7 – Technical analysis for Forex and stocks
Technical analysis is an analytical discipline that involves the analysis of pure price charts. Since one of the basic tenets of technical analysis is that markets like to trend, almost all technical tools are primarily aimed at identifying trends and trend reversals in their early stages.
It’s no secret that trend-following strategies are very profitable. Think about it: you only have to catch a trend early in its development, open a position in the direction of the trend, and ride it as long as it lasts.

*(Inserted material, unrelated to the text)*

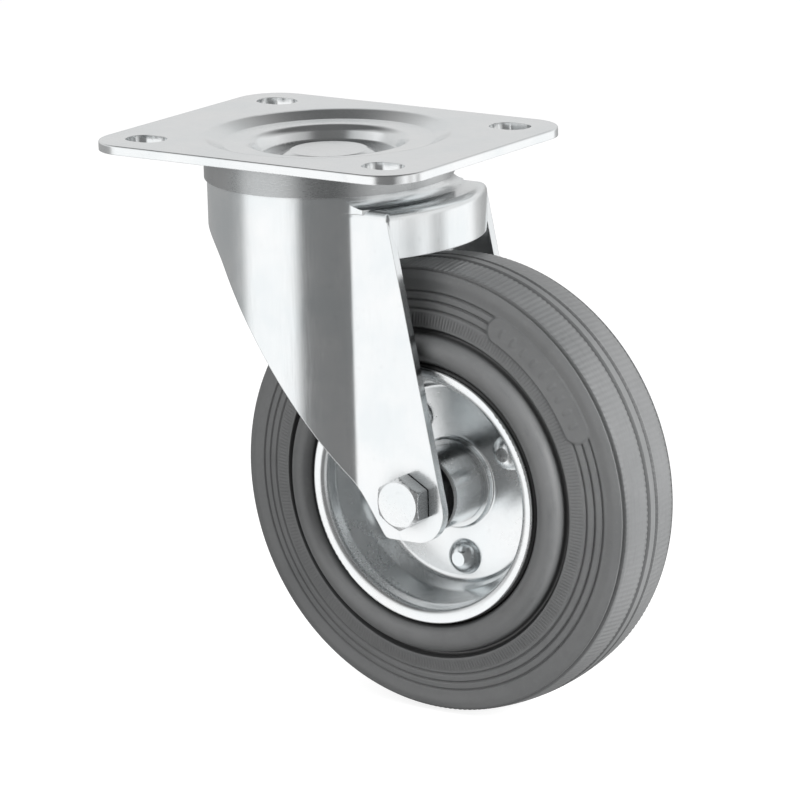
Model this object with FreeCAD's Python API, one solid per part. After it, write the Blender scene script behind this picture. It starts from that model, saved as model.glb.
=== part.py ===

The Forex market is famous for its long-lasting trends. Currencies simply like to trend, as they’re influenced by a number of fundamental factors that gradually build up over time leading to strong trends in the long-term. That’s why technical analysis works great on the Forex market, and many retail traders base their trading decisions solely on technical levels.
Technical analysis also works on the stock market. Tools such as chart patterns, moving averages, and trend lines are regularly used by technical stock traders to find profitable trading opportunities, so it’s a draw in this round of our Forex vs stock exchange battle.
Which is better – Forex or stock market trading?
The final question still remains: should you trade Forex or the stock market? In this article, we shed some light on the main difference between Forex and the stock exchange to make your decision easier on which market to focus. There’re actually many traders who trade both the Forex and the stock market quite successfully. However, when talking about Forex vs stock market trading, Forex has a significant advantage with regard to trading times, leverage, absence of insider trading, and intermediaries, and the lower number of currencies compared with stocks makes it easier for beginners to analyse and follow the market. So, if you’re asking whether you should trade Forex or stocks as a beginner and is Forex better to trade than equities, think about starting with Forex first.
So, which is better, Forex or equity? Both Forex and stocks have their own advantages and disadvantages, so if you still don’t feel confident about which market to choose, try to trade both and draw your own conclusions.